Fine print has never been the friend of consumers, and in recent years the perils have escalated as financial institutions have drawn up clauses that deny customers effective redress in disputes.
To counteract that, the Consumer Finance Protection Bureau drew up a rule to prevent banks and other financial companies from forcing customers with disputes to go to arbitration, a one-sided process that often costs more than the amount in dispute. But the U.S. House has voted along party lines to repeal the rule, and it is unclear whether Senate Republicans will follow suit.
They shouldn’t. Too many people have been victims of financial schemes. They need more protection, not less.
To see the value of the CFPB’s rule, one need look only at the recent Wells Fargo scandal in which salespeople opened up to 2 million accounts without their customer’s knowledge.

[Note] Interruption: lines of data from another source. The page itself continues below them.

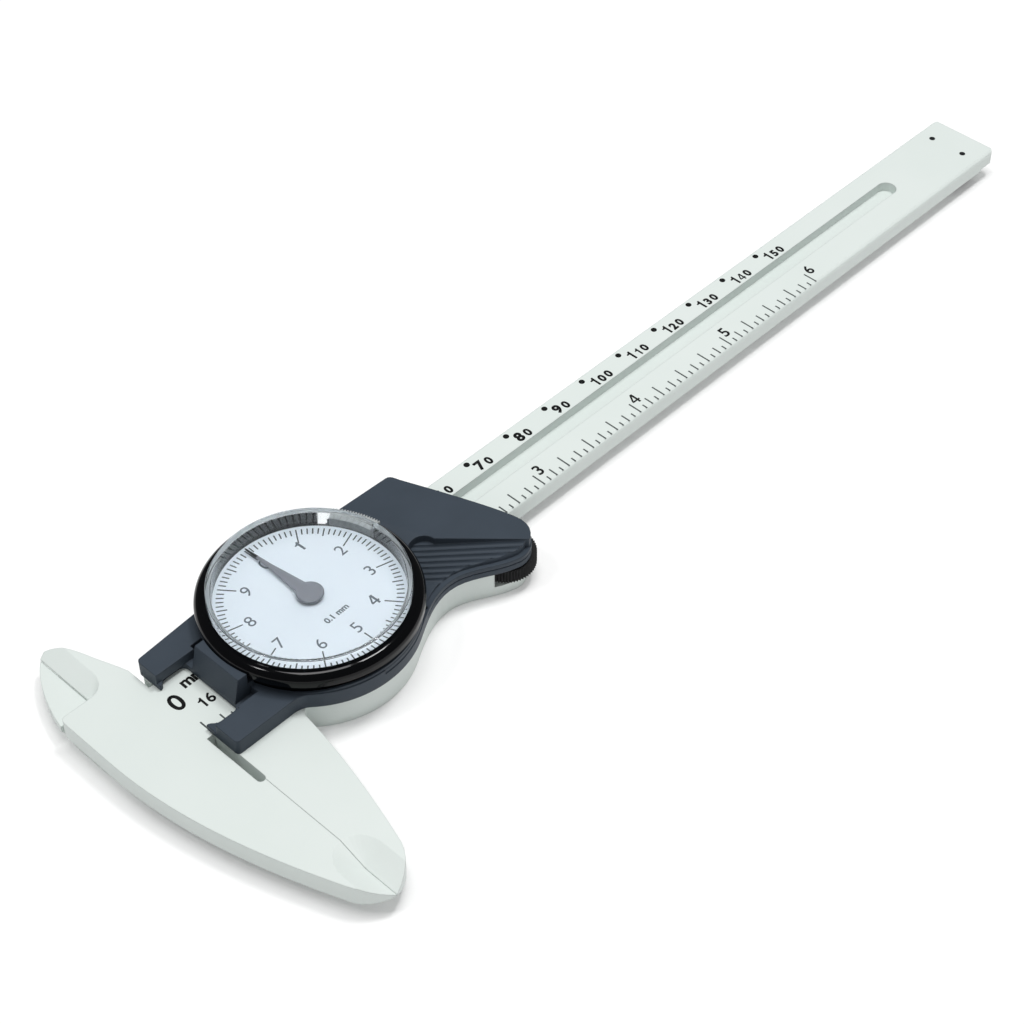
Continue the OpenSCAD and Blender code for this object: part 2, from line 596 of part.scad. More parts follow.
module front_cover() {
    front = 2 * jaw_gap;
    color("#3c434c") difference() {
        union() {
            difference() {
                union() {
                    translate([0, 0, beam_z1]) linear_extrude(ledge_h) polygon(slider_outline(0, front));
                    // Front part with the two prongs, and the housing round the dial
                    translate([0, 0, ledge_z - eps]) linear_extrude(deck_z - ledge_z + eps) {
                        intersection() {
                            polygon(slider_outline(0, front));
                            translate([-1, -30]) square([dial_x, 60]);
                        }
                        upper_plan();
                    }
                    // Raised thumb grip right of the dial
                    translate([0, 0, deck_z - eps]) linear_extrude(grip_h - prong_h + 1) difference() {
                        intersection() {
                            upper_plan();
                            translate([40, -30]) square([40, 60]);
                        }
                        translate([dial_x, dial_y]) circle(r = grip_gap_r);
                    }
                }
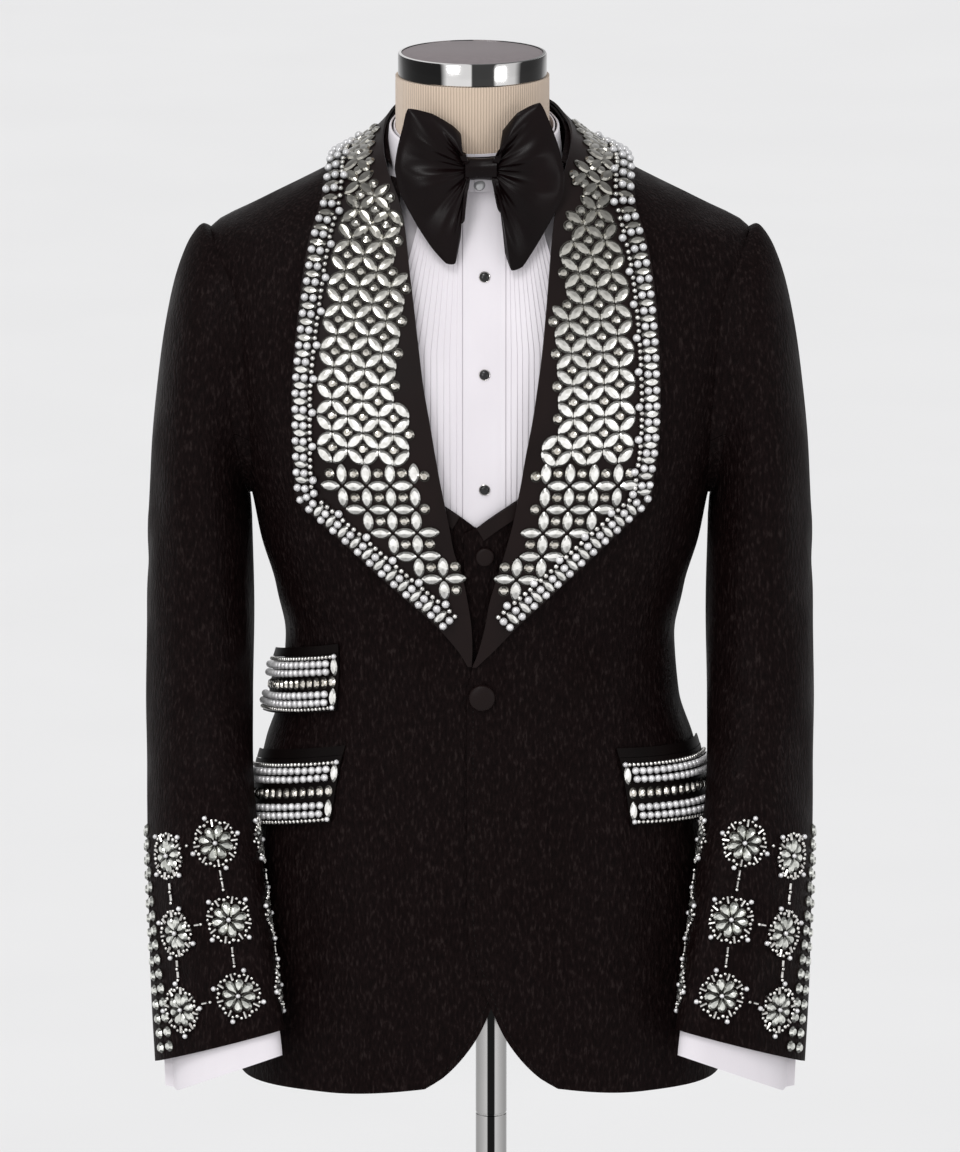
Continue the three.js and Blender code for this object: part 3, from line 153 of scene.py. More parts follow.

When the angered customers read the fine print, they learned they could not band together in a class-action lawsuit, but would be required to go to arbitration, one by one, where their chances of recovering damages greater than the cost of arbitration were remote.
The independent CFPB rankles some members of Congress, who are trying to weaken it. The arbitration rule shows why we need a strong CFPB. No other federal regulators took the consumers’ side on this issue.
Businesses naturally wish to avoid frivolous lawsuits, and in some cases, arbitration is a sensible option to costly and time-consuming litigation.
But the fine print in these cases hurts consumers, who may not even realize what they have agreed to. The Consumer Finance Protection Board took a necessary step to protect average Americans.
Congress should side with consumers, not with what it says in the fine print, and abandon its efforts to repeal the rule.